Let $H$ be the event that the head occurs on a coin.
And, $T$ be the event that the tail occurs on the coin.
Therefore, using the Bayes theorem and the law of total probability, we know,
$P\left( {{E_1}} \right) = P\left( H \right).P\left( {\dfrac{{{E_1}}}{H}} \right) + P\left( T \right).P\left( {\dfrac{{{E_1}}}{T}} \right)$
And, $P\left( {{E_2}} \right) = P\left( H \right).P\left( {\dfrac{{{E_2}}}{H}} \right) + P\left( T \right).P\left( {\dfrac{{{E_2}}}{T}} \right)$
Now, we know, in an unbiased coin, the probability of head and tail are equal.
Therefore, $P\left( H \right) = P\left( T \right) = \dfrac{1}{2}$
Now, if head occurs on the coin first, then, a pair of unbiased dice is rolled.
So, the total number outcomes on the dice will be $= 36$
Now, number of outcomes such that the sum of numbers on the two dice is $7$are,
\left\\{ {\left( {1,6} \right),\left( {6,1} \right),\left( {2,5} \right),\left( {5,2} \right),\left( {3,4} \right),\left( {4,3} \right)} \right\\}
Therefore, the probability of getting a sum of $7$ on the two dice, $P\left( {\dfrac{{{E_1}}}{H}} \right) = \dfrac{6}{{36}} = \dfrac{1}{6}$
Now, if a tail occurs on the coin first, then, a card from a well shuffled pack of eleven cards numbered $2,3,4,....,12$ is picked.
So, total number of cards $= 11$
Number of favourable outcomes of getting the number $7$ on the card $= 1$
Therefore, the probability of getting the number $7$ on the card, $P\left( {\dfrac{{{E_1}}}{T}} \right) = \dfrac{1}{{11}}$.

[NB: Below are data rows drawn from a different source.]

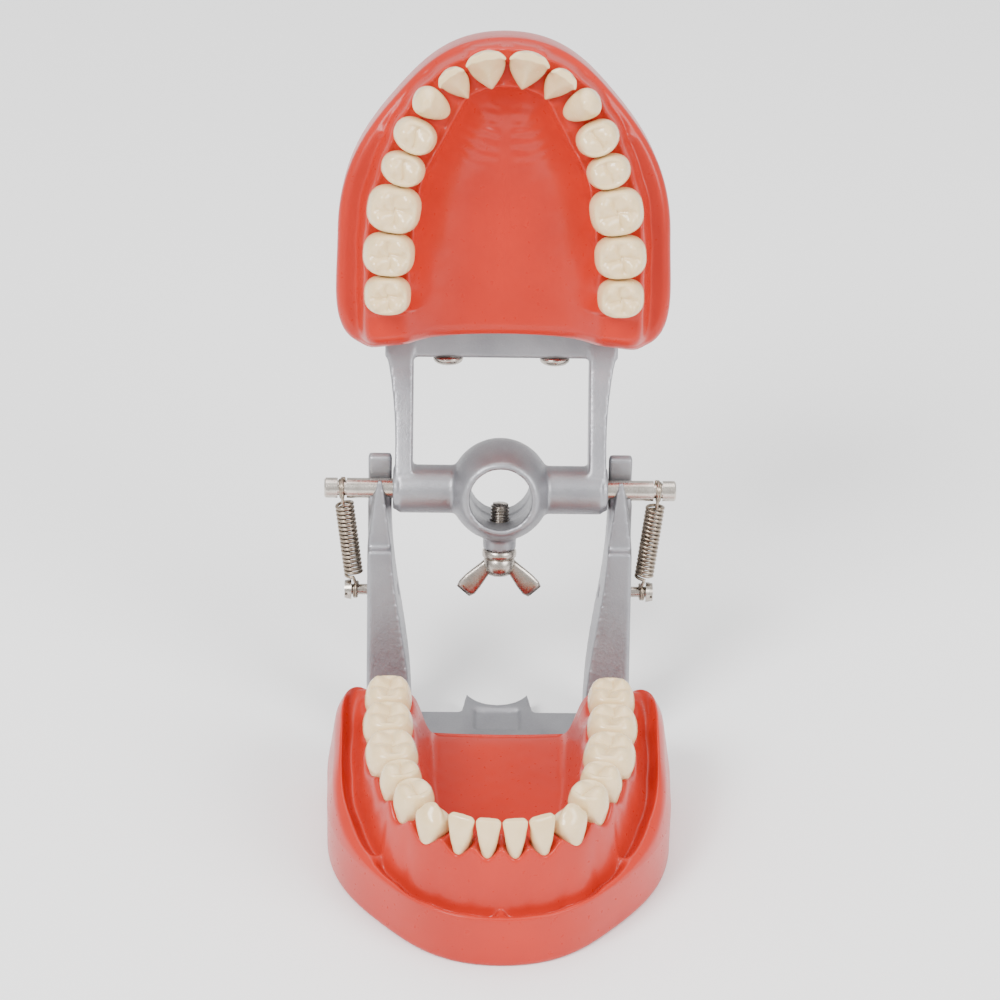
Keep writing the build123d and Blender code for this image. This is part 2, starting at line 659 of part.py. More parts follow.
with BuildPart() as wing_screw:
    with BuildSketch(CLAMP.offset(TIP_AT)):
        Circle(SCREW_R)
    extrude(amount=HUB_START - TIP_AT)
    with BuildSketch(CLAMP.offset(HUB_START)):
        Circle(HUB_R)
    extrude(amount=HUB_LENGTH)
    with BuildSketch(UP):
        for side in (1, -1):
            with BuildLine():
                Polyline(
                    (side * 1.6, -HUB_START),
                    (side * 3.4, -HUB_START),
                    (side * 6.4, -HUB_START - 2.6),
                    (side * 9.2, -HUB_START - 6.1),
                    (side * 6.2, -HUB_START - 8.8),
                    (side * 3.9, -HUB_START - 6.2),
                    (side * 2.2, -HUB_START - 3.6),
                    close=True,
                )
            make_face()
    extrude(amount=WING_T / 2, both=True)
finish(wing_screw, "wing_screw")

# ---- screws that hold the lower jaw to its plate, flush underneath ----
with BuildPart() as lower_jaw_screws:
    for radius, length in ((JAW_SCREW_HEAD_R, JAW_SCREW_HEAD_H), (JAW_SCREW_R, JAW_SCREW_LENGTH)):
        with BuildSketch(LOW.offset(JAW_SCREW_RECESS)):
            for side in (1, -1):
                with Locations((side * JAW_SCREW_X, JAW_SCREW_P)):
                    Circle(radius)
        extrude(amount=length)
finish(lower_jaw_screws, "lower_jaw_screws")
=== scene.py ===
import json
import math

import bmesh
import bpy
import numpy as np
from mathutils import Matrix, Vector
from mathutils.bvhtree import BVHTree


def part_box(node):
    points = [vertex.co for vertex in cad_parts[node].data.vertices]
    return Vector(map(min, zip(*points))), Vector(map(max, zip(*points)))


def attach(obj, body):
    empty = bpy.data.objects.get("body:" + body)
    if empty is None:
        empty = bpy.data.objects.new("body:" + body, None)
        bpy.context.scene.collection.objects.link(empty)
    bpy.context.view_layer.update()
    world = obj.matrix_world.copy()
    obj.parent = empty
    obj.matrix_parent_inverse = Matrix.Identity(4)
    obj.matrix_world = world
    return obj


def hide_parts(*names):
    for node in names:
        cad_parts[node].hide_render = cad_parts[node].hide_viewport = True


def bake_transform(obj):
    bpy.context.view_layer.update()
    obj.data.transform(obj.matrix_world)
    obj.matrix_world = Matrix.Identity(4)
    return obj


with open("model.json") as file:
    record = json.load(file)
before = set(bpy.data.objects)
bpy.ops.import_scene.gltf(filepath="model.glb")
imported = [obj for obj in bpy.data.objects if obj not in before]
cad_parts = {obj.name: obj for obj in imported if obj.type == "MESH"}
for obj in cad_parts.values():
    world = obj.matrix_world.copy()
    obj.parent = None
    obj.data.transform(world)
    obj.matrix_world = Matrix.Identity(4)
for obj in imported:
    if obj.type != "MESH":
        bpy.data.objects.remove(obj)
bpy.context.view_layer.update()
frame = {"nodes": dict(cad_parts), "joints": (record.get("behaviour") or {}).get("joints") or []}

MM = 0.001
joints = {j["name"]: j for j in frame["joints"]}
nodes = frame["nodes"]

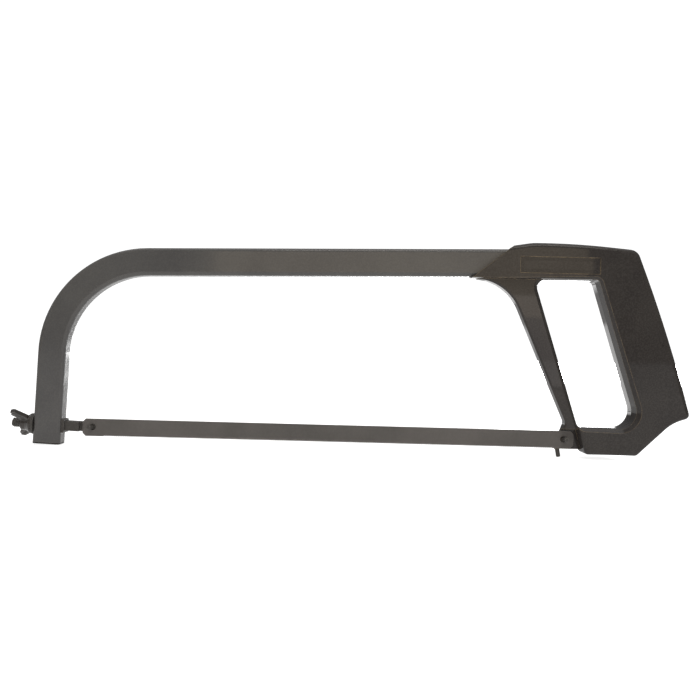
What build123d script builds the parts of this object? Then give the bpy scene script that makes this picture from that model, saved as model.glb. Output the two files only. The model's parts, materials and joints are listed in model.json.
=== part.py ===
from build123d import *
import math
import os

# Hand hacksaw for pipe and bar: a bow of bent rectangular steel tube, a die-cast closed
# handle, a 300 mm blade held on leaning pegs and a wing nut that tensions it.
#
# Frame, in millimetres: +X from the wing nut to the handle, +Y away from the side that the
# blade is loaded from, +Z up from the blade's teeth to the top bar. The origin is the
# middle of the saw's length and thickness, level with its lowest point.

# Blade
HOLE_SPAN = 300.0            # between the peg holes
BLADE_WIDTH = 11.1
BACK_HEIGHT = 5.35           # from the holes' line up to the blade's back
BLADE_THICK = 0.65
BLADE_OVERHANG = 6.5         # from a hole's centre to the blade's end
BLADE_HOLE_R = 2.0
BLADE_CORNER = 2.0
TEETH_PER_INCH = 18
TOOTH_DEPTH = 0.7
REAR_HOLE_X = 137.6
FRONT_HOLE_X = REAR_HOLE_X - HOLE_SPAN
BLADE_Z = 11.6               # height of the holes' line

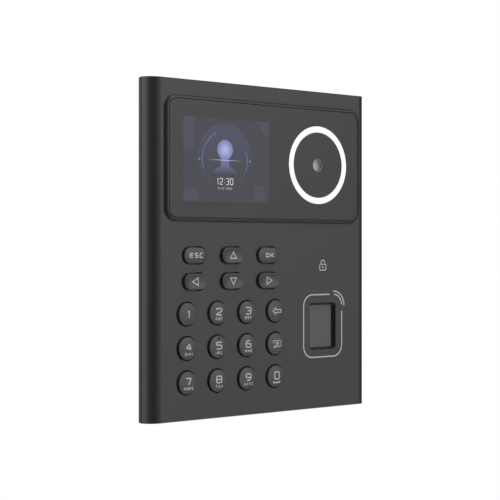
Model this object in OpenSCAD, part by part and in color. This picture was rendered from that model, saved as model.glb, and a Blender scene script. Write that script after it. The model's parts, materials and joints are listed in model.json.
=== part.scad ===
// Wall terminal with a colour screen, a face camera inside a ring light, a keypad and a
// fingerprint reader, on a steel wall plate.
// Every module is drawn facing the reader: x to the right, y up and z out of the wall.
// facing() then turns it so that the wall is the plane y = 0 and z points up. The origin is on
// the wall, behind the middle of the front face. Sizes are in millimetres.

/* [Housing] */
// Width of the front face
body_w = 127.6; // [126:0.2:130]
// Height of the front face
body_h = 148.8; // [148:0.2:152]
// Distance from the wall to the front face
face_out = 29; // [29:0.5:34]
// Depth of the front shell, from its face to the parting line
shell_side = 8; // [7.5:0.5:8.5]
// Gap of the parting line between the shell and the middle frame
part_gap = 0.25; // [0.1:0.05:0.5]
// Depth of the middle frame's edge that shows at the side
rim_t = 1.7; // [1.5:0.1:2.5]
// Radius of the face's left and right edges
edge_r = 5.6; // [4:0.2:6]
// Draft of the sides, in degrees
draft = 3.2; // [0:0.2:4]
// Wall thickness of the shell and the cover
skin = 2.2; // [2:0.1:2.4]
// Width of the box behind the middle frame
box_w = 100; // [98:1:102]
// Height of the box behind the middle frame
box_h = 124; // [122:1:126]

/* [Window] */
// Width of the raised frame around the glass
window_w = 115.8; // [115:0.1:117]
// Height of the raised frame
window_h = 54.9; // [54:0.1:57]
// Height of the window's centre above the middle of the face
window_up = 39.9; // [39:0.1:40]
// Corner radius of the raised frame
window_r = 6; // [5:0.2:7]
// How far the frame stands out of the face
window_raise = 1.5; // [1.2:0.1:1.8]
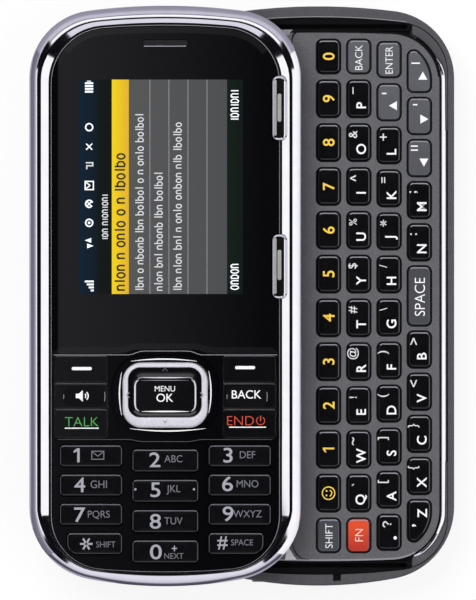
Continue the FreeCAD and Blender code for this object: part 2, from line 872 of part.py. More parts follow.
def make_deck():
    body = new_body("keyboard_deck")
    pad(body, form_sketch(body, deck_form, well_floor), deck_top - well_floor)
    cut(body, form_sketch(body, deck_form.inset(s.skirt_wall), well_floor), deck_under - well_floor)
    # the skirt stops short of the rails, which reach under the plate
    for side in (1, -1):
        cut(body, box_sketch(body, (zero, s.deck_half_length * side, well_floor),
                             (rail_outer_half + s.stop_gap) * 2, (s.rail_tuck + s.stop_gap) * 2),
            deck_under - well_floor)
    low = board_z + s.fit_gap
    for x, y in screw_places:
        pad(body, circle_sketch(body, (x, y, low), s.boss_radius), deck_under - low)
        cut(body, circle_sketch(body, (x, y, low), s.screw_shank + s.fit_gap), deck_under - low)
    key_holes(body, all_qwerty_plans, deck_under, s.deck_height)
    return body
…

Also, number of outcomes such that the sum of numbers on the two dice is $8$are,
\left\\{ {\left( {2,6} \right),\left( {6,2} \right),\left( {3,5} \right),\left( {5,3} \right),\left( {4,4} \right)} \right\\}
Therefore, the probability of getting a sum of $8$ on the two dice, $P\left( {\dfrac{{{E_2}}}{H}} \right) = \dfrac{5}{{36}}$
Number of favourable outcomes of getting the number $8$ on the card $= 1$
Therefore, the probability of getting the number $8$ on the card, $P\left( {\dfrac{{{E_2}}}{T}} \right) = \dfrac{1}{{11}}$
Now, substituting these values to find the values of $P\left( {{E_1}} \right)$ and $P\left( {{E_2}} \right)$
$\therefore P\left( {{E_1}} \right) = \left( {\dfrac{1}{2}} \right)\left( {\dfrac{1}{6}} \right) + \left( {\dfrac{1}{2}} \right)\left( {\dfrac{1}{{11}}} \right)$
$\Rightarrow P\left( {{E_1}} \right) = \dfrac{1}{{12}} + \dfrac{1}{{22}}$
Taking LCM, we get,
$\Rightarrow P\left( {{E_1}} \right) = \dfrac{{11 + 6}}{{132}}$
$\Rightarrow P\left( {{E_1}} \right) = \dfrac{{17}}{{132}}$
And, $P\left( {{E_2}} \right) = \left( {\dfrac{1}{2}} \right)\left( {\dfrac{5}{{36}}} \right) + \left( {\dfrac{1}{2}} \right)\left( {\dfrac{1}{{11}}} \right)$
$\Rightarrow P\left( {{E_2}} \right) = \dfrac{5}{{72}} + \dfrac{1}{{22}}$
Taking LCM, we get,
$\Rightarrow P\left( {{E_2}} \right) = \dfrac{{55 + 36}}{{792}}$
$\Rightarrow P\left( {{E_2}} \right) = \dfrac{{91}}{{792}}$
We can easily say that, the two events are mutually exclusive, hence,
Probability of getting $7$ or $8$ $= P\left( {{E_1}{\text{ or }}{E_2}} \right) = P\left( {{E_1}} \right) + P\left( {{E_2}} \right)$
$= \dfrac{{17}}{{132}} + \dfrac{{91}}{{792}}$
Taking LCM, we get,
$= \dfrac{{102 + 91}}{{792}}$
$= \dfrac{{193}}{{792}}$
$= 0.24$
Therefore, the correct option is 1.
So, the correct answer is “Option 1”.

Note : In this problem, the two events were mutually exclusive, so it was easy for us to find the total probability. But if the two events were mutually inclusive then a term of outcomes that suits both the events, i.e., the probability of the intersection of the two events have to be taken into account and subtracted from the sum of the probability of the two events in order to get the answer.